_Goal of the exercise_
Extract, unchanged, every line from the top of the material below through the line with "rim: how far", and no more.
-- begin --
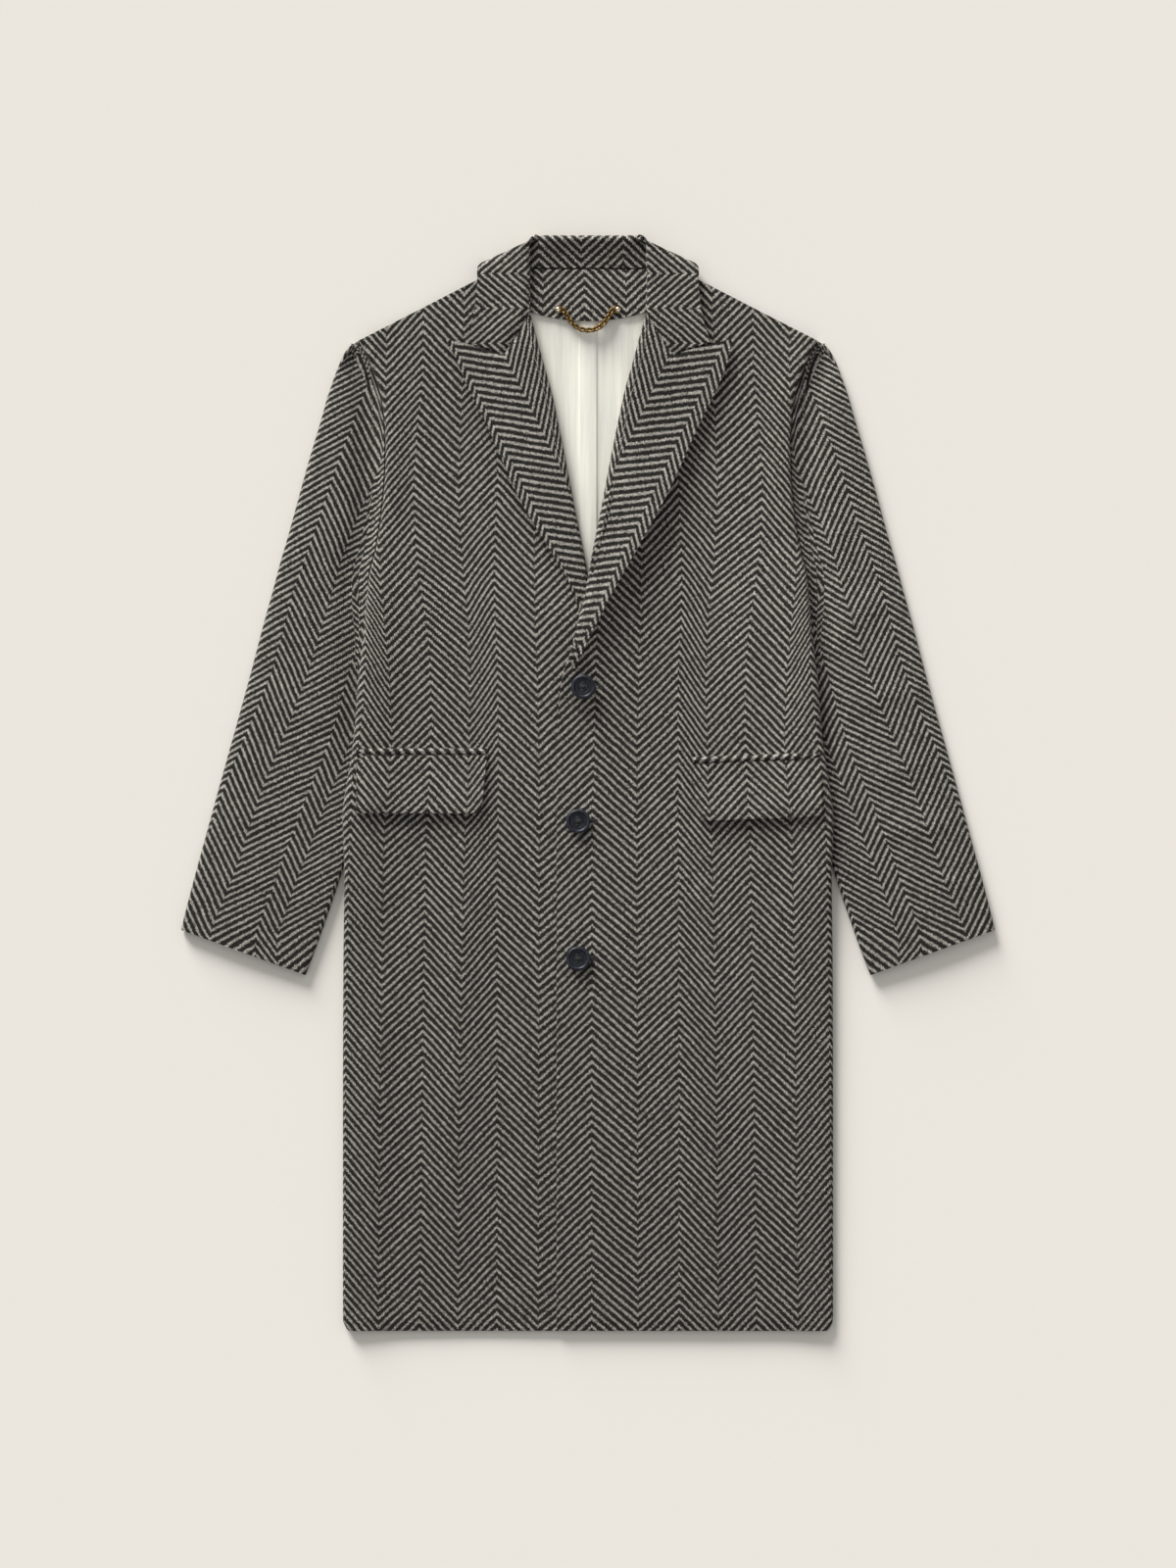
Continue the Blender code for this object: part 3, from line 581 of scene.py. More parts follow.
def cloth_piece(node: str, grid: Grid, weave: Weave, material: Material, hold: Hold,
                wall: float = WOOL_WALL, up: bool = True, rim: float = 0.55) -> Item:
    """Builds one piece of cloth in place of a node of the frame, and works out the size of its cut.

    Args:
        node: the frame's node that it stands for.
        grid: rows of points of its outer face, in mm.
        weave: gives the rib number and the mm along the warp from a row, a column and the face's first column.
        material: its finish.
        hold: how it is held; not used.
        wall: its thickness, which goes inwards.
        up: whether its outer face looks up.
        rim: how far its cut edges are rounded.

    Returns:
        The object.
    """
    columns = len(grid[0])
    sheet = bmesh.new()
    bmesh.ops.create_grid(sheet, x_segments=columns - 1, y_segments=len(grid) - 1, size=1.0)
    sheet.verts.index_update()
    for index, vert in enumerate(sheet.verts):
        row, column = divmod(index, columns)
        vert.co = grid[row][column] * MM
    layer = sheet.loops.layers.uv.new("weave")
    for face in sheet.faces:
        face.smooth = True
        first = min(loop.vert.index % columns for loop in face.loops)
        for loop in face.loops:
            loop[layer].uv = weave(*divmod(loop.vert.index, columns), first)
    sheet.normal_update()
    if (sum(face.normal.z * face.calc_area() for face in sheet.faces) > 0.0) != up:
        bmesh.ops.reverse_faces(sheet, faces=sheet.faces)
    item = placed(node + "_cloth", sheet, material)
    solid = item.modifiers.new("wall", "SOLIDIFY")
    solid.thickness = wall * MM
    solid.offset = -1.0
    solid.use_quality_normals = True
    rounding = item.modifiers.new("rim", "BEVEL")
    rounding.width = rim * MM
    rounding.segments = 2
    rounding.profile = 0.5
    rounding.limit_method = "ANGLE"
    rounding.angle_limit = math.radians(RIM_BEND)
    rounding.harden_normals = True
    width = max(sum((b - a).length for a, b in zip(line, line[1:])) for line in grid) * MM
    length = max(sum((b[column] - a[column]).length for a, b in zip(grid, grid[1:]))
                 for column in (0, columns // 2, -1)) * MM
    hold_on(item, "coat", node)
    return item


def placed(name: str, shape: Shape, material: Material) -> Item:
    """Puts a bmesh, in metres in the shared frame, into the scene as an object at the origin; frees it."""
    mesh = bpy.data.meshes.new(name)
    shape.to_mesh(mesh)
    shape.free()
    mesh.materials.append(material)
    item = bpy.data.objects.new(name, mesh)
    bpy.context.scene.collection.objects.link(item)
    return item


def finished(name: str, shape: Shape, material: Material) -> Item:
    """Turns a bmesh into a finished object with smooth faces and sharp corners.

    Args:
        name: the piece's name.
        shape: its mesh; it is freed.
        material: its finish.

    Returns:
        The object.
    """
    bmesh.ops.recalc_face_normals(shape, faces=shape.faces)
    for face in shape.faces:
        face.smooth = True
    item = placed(name, shape, material)
    item.data.set_sharp_from_angle(angle=math.radians(SHARP))
    return item


def hold_on(item: Item, body: str, node: str = "") -> Item:
    """Puts a piece on its body, in place of a node if one is named; returns it."""
    if node:
        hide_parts(node)
    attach(item, body)
    return item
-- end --
_Solved problem_
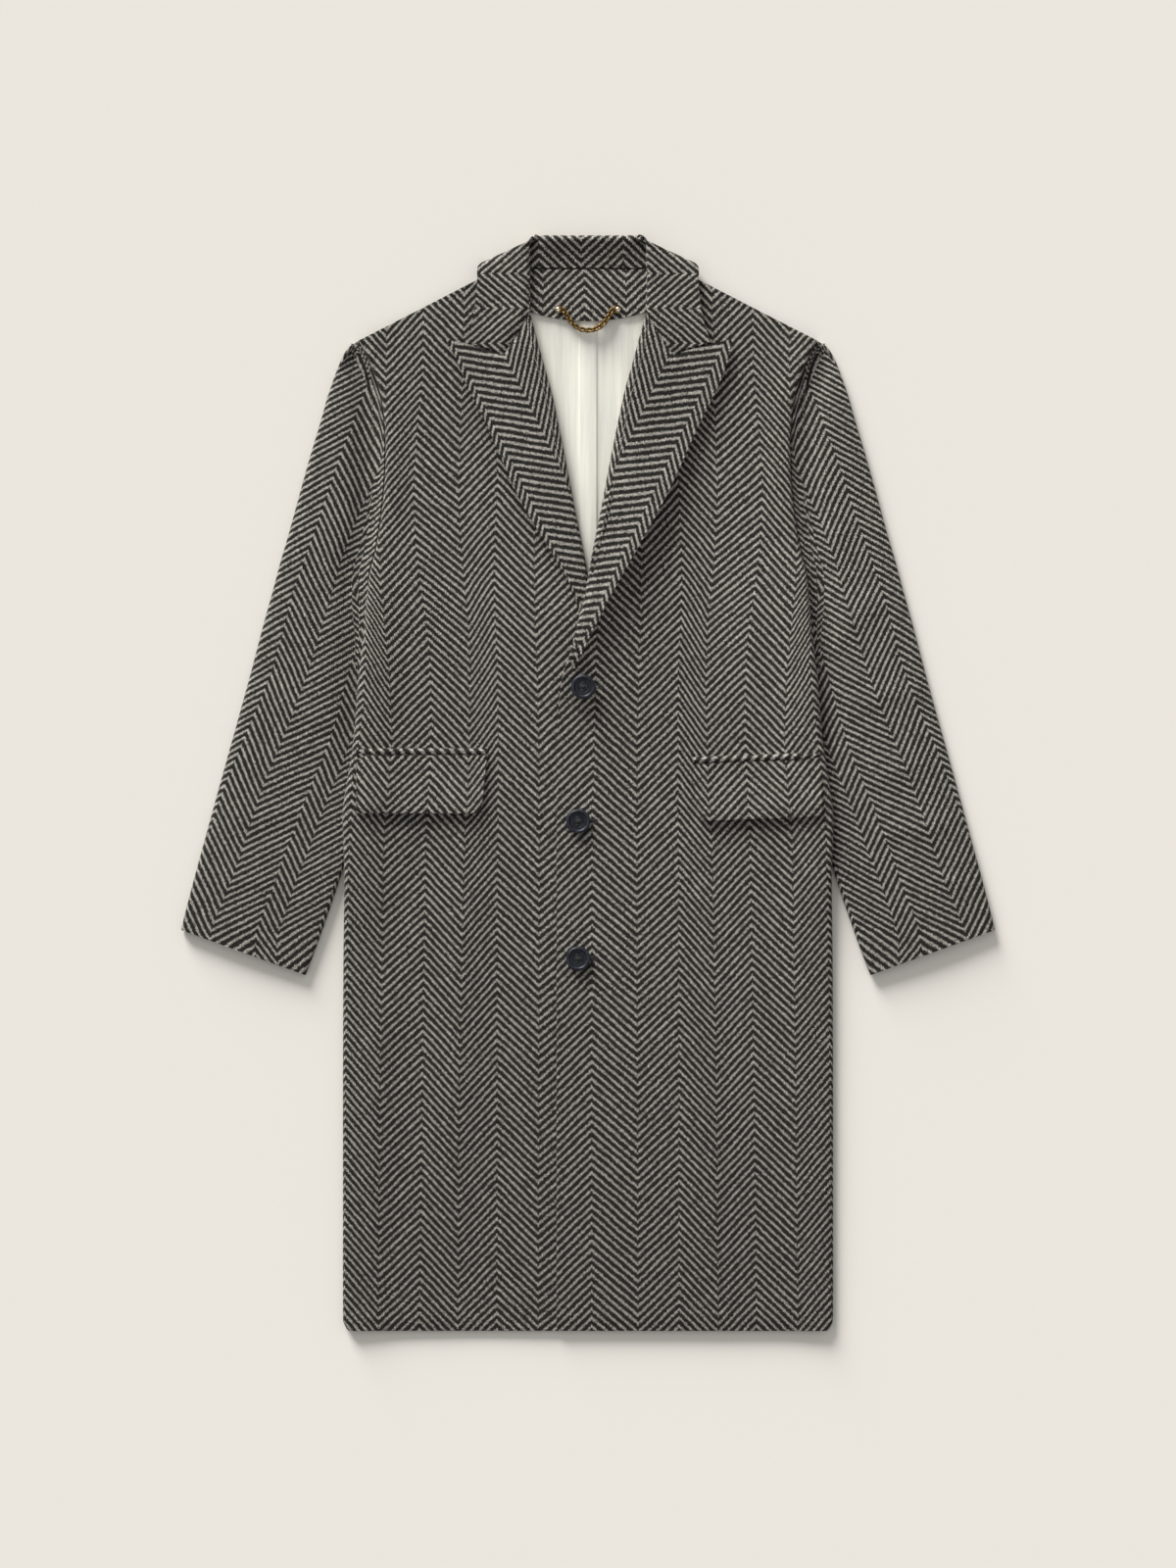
Continue the Blender code for this object: part 3, from line 581 of scene.py. More parts follow.
def cloth_piece(node: str, grid: Grid, weave: Weave, material: Material, hold: Hold,
                wall: float = WOOL_WALL, up: bool = True, rim: float = 0.55) -> Item:
    """Builds one piece of cloth in place of a node of the frame, and works out the size of its cut.

    Args:
        node: the frame's node that it stands for.
        grid: rows of points of its outer face, in mm.
        weave: gives the rib number and the mm along the warp from a row, a column and the face's first column.
        material: its finish.
        hold: how it is held; not used.
        wall: its thickness, which goes inwards.
        up: whether its outer face looks up.
        rim: how far its cut edges are rounded.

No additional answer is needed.